Entries with model source code
────

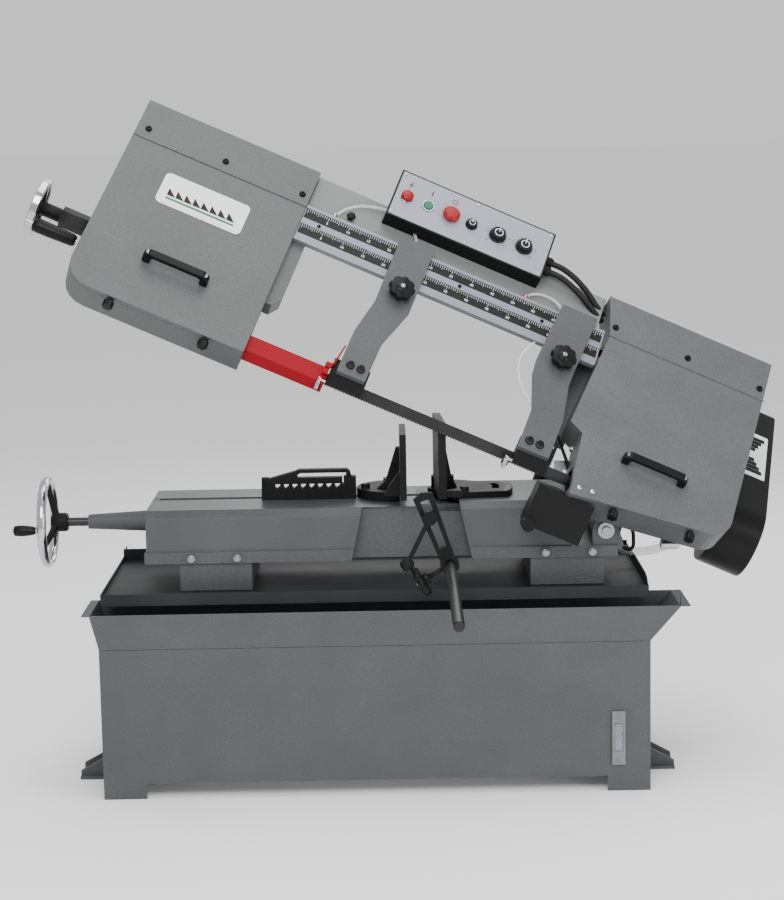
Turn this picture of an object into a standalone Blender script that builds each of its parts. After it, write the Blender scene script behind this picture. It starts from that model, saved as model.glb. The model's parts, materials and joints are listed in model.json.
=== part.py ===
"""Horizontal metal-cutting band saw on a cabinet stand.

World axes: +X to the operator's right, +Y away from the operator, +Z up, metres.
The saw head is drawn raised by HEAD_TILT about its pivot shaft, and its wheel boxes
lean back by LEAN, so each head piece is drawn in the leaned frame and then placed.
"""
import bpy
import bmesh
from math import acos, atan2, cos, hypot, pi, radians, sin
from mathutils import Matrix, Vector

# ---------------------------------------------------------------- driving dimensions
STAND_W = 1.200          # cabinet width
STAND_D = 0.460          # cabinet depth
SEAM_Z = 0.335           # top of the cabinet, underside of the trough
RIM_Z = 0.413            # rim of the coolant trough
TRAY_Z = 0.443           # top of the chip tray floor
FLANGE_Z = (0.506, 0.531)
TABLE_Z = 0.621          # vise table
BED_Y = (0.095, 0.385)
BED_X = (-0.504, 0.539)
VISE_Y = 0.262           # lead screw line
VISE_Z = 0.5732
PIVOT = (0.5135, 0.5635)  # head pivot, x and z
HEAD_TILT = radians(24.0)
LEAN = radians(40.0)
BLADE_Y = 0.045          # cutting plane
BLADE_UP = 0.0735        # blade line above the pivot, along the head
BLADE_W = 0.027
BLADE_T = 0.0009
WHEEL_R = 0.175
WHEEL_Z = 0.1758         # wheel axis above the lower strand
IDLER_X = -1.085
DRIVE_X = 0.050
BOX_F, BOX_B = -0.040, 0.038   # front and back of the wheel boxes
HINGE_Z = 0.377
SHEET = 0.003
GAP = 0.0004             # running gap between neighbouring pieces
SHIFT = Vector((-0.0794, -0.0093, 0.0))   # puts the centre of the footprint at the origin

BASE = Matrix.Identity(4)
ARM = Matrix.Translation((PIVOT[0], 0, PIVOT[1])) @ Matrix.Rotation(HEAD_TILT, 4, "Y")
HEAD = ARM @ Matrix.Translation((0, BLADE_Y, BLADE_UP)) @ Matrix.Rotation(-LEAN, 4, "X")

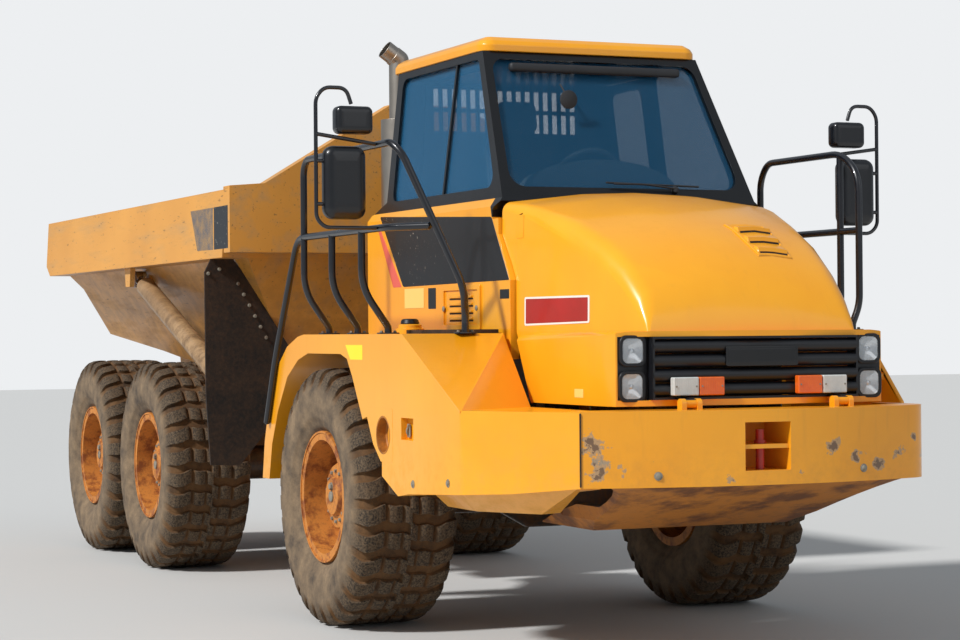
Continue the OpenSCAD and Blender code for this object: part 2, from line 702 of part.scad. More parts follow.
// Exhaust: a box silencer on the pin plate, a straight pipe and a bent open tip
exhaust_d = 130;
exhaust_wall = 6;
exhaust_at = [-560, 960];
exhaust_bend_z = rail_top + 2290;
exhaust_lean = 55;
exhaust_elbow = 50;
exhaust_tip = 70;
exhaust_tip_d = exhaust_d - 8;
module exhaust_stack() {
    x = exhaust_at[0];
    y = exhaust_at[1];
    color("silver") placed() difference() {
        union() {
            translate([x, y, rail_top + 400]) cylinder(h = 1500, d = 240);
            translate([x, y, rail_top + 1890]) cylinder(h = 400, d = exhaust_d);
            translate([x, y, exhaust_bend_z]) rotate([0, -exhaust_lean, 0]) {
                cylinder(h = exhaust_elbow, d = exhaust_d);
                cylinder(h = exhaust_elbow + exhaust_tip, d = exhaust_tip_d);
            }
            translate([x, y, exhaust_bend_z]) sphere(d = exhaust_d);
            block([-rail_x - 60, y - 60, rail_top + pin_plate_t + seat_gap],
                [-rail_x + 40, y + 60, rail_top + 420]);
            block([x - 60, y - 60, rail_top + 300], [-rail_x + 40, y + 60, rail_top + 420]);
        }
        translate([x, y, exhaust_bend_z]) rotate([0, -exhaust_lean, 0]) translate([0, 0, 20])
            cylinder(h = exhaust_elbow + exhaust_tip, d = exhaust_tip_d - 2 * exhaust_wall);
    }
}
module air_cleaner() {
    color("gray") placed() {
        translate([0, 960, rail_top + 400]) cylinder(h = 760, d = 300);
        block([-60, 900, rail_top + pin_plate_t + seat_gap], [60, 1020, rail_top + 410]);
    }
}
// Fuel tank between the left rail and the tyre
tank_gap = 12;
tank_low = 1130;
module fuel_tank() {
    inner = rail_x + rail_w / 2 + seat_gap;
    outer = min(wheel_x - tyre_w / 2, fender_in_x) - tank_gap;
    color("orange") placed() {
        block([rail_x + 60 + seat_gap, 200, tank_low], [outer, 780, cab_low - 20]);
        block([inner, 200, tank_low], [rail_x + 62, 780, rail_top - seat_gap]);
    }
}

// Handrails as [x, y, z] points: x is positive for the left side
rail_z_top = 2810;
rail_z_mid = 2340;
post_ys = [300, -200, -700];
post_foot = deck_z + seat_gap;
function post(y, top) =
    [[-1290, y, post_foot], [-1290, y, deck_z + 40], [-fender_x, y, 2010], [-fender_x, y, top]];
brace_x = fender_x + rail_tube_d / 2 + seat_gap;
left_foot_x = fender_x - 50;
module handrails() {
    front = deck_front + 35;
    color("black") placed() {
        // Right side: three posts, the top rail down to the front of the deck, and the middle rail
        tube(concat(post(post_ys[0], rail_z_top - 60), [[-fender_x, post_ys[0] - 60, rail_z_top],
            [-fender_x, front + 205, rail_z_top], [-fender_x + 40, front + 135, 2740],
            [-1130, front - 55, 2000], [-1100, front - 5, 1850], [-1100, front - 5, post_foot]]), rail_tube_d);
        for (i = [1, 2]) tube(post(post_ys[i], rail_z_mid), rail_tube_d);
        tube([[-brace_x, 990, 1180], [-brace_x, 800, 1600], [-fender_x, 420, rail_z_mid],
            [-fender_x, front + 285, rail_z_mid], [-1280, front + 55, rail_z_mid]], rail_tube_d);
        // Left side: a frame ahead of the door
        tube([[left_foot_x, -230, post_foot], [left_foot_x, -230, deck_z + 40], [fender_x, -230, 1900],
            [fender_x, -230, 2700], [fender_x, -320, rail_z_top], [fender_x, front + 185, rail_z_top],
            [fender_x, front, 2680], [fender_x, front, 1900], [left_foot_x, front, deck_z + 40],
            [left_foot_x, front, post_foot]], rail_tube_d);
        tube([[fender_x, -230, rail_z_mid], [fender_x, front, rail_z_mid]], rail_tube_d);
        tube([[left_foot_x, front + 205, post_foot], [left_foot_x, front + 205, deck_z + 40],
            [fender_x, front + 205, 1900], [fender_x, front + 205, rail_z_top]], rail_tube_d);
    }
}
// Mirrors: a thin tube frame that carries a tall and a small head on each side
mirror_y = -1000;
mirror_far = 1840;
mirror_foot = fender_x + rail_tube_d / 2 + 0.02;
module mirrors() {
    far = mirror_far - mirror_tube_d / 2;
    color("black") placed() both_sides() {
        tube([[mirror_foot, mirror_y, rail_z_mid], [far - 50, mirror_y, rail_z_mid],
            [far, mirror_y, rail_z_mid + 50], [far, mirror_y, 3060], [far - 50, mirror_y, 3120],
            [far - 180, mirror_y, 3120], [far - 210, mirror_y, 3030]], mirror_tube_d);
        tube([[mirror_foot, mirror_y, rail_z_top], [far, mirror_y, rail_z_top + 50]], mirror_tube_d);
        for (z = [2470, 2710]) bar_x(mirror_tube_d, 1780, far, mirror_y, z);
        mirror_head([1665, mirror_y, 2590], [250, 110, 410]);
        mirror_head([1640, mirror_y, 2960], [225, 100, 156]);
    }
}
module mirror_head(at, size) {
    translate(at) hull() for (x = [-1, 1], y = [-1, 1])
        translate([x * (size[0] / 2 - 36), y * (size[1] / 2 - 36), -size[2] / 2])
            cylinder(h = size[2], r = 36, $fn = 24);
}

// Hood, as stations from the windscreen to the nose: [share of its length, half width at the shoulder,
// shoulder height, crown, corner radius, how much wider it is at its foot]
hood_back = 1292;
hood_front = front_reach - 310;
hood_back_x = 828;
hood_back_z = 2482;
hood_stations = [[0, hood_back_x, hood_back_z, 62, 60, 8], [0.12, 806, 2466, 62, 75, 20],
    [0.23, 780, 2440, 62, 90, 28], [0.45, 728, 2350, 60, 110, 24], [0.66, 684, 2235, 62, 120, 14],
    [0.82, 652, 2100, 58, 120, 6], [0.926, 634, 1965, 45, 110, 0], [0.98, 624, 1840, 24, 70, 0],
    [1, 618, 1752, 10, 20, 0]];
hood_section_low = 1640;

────

Extract exactly the leading lines of the data, stopping at and including the line with "from mathutils import Matrix, Vector".

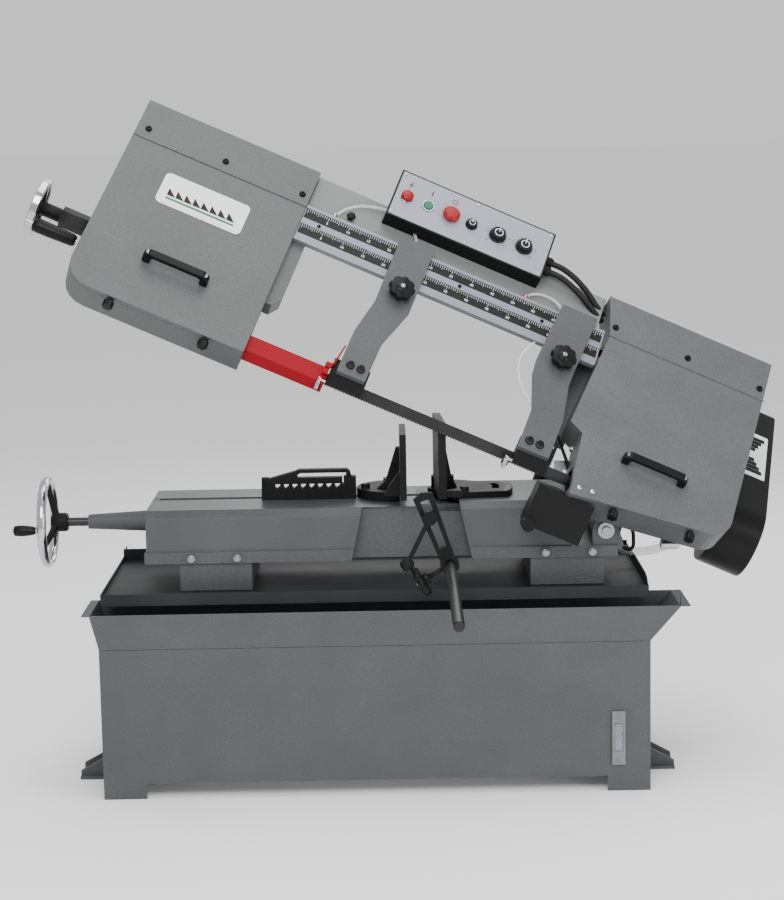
Turn this picture of an object into a standalone Blender script that builds each of its parts. After it, write the Blender scene script behind this picture. It starts from that model, saved as model.glb. The model's parts, materials and joints are listed in model.json.
=== part.py ===
"""Horizontal metal-cutting band saw on a cabinet stand.

World axes: +X to the operator's right, +Y away from the operator, +Z up, metres.
The saw head is drawn raised by HEAD_TILT about its pivot shaft, and its wheel boxes
lean back by LEAN, so each head piece is drawn in the leaned frame and then placed.
"""
import bpy
import bmesh
from math import acos, atan2, cos, hypot, pi, radians, sin
from mathutils import Matrix, Vector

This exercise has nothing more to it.